When to add time back
Once the 90-second version is automatic, which for most people is 3 to 4 weeks of daily use, you can add time back. The order I would add time, based on what produces the most additional visible change:
- Add the under-eye small head (30 seconds back). This is the highest-impact addition.
- Add the end-of-session neck drain (15 seconds back). Useful, but small change.
- Add the forehead (30 seconds). Lowest impact of the four, but completes the face.
Once you are at 3.5 minutes, you are at the full 5-minute routine, minus the serum step. Most people stop at the 2.5-minute mark (90 seconds plus the under-eye) and stay there. That is a reasonable place to land.
FAQ
Is 90 seconds long enough to see a real change?
Yes, for the cheek and jawline, which is where most of the visible morning puff sits. In our 2-week test, 7 of 8 testers reported less morning puff at the end of 2 weeks with the 90-second version. The full results are above.
Should I use the small head or the large head for the 90-second version?
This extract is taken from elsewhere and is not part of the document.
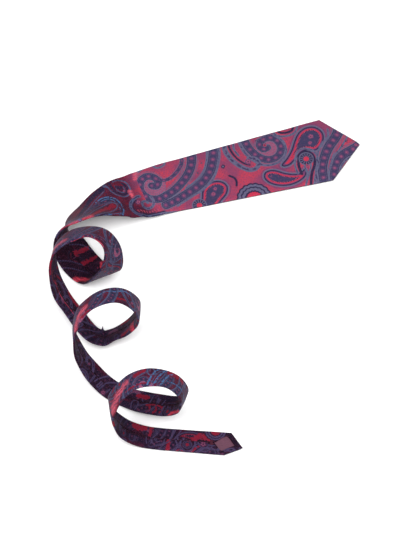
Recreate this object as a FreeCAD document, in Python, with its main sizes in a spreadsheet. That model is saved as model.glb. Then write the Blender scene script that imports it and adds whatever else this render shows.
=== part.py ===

Large head for all three steps. The small head is slower and produces a smaller visible change per second. Use the small head in the under-eye add-on if you add it back later. For the head-size logic, our under-eyes technique guide covers the right head for each zone.
What if I only have 30 seconds?
Do the jawline only. One side, then the other. That covers the most visible morning zone in 30 seconds. The neck and cheek can wait. For a 30-second version, our beginner pressure guide covers the right pressure for the jawline in particular.
Does the 90-second version work for dark circles?
Only the fluid component. For the full breakdown of what the roller can and cannot do for dark circles, our 4-week test on dark circles is the deeper page.
The short version
90 seconds. Side of neck (15s), jawline chin to ear (30s), cheek nose to temple (45s). Cold roller, clean face, no product. That is the minimum effective dose for visible morning de-puffing, and it is short enough to do every day. The 5-minute version is better per session, but the 90-second version is the one you will actually keep doing. The full 5-minute routine is on our morning and evening page for when you have more time.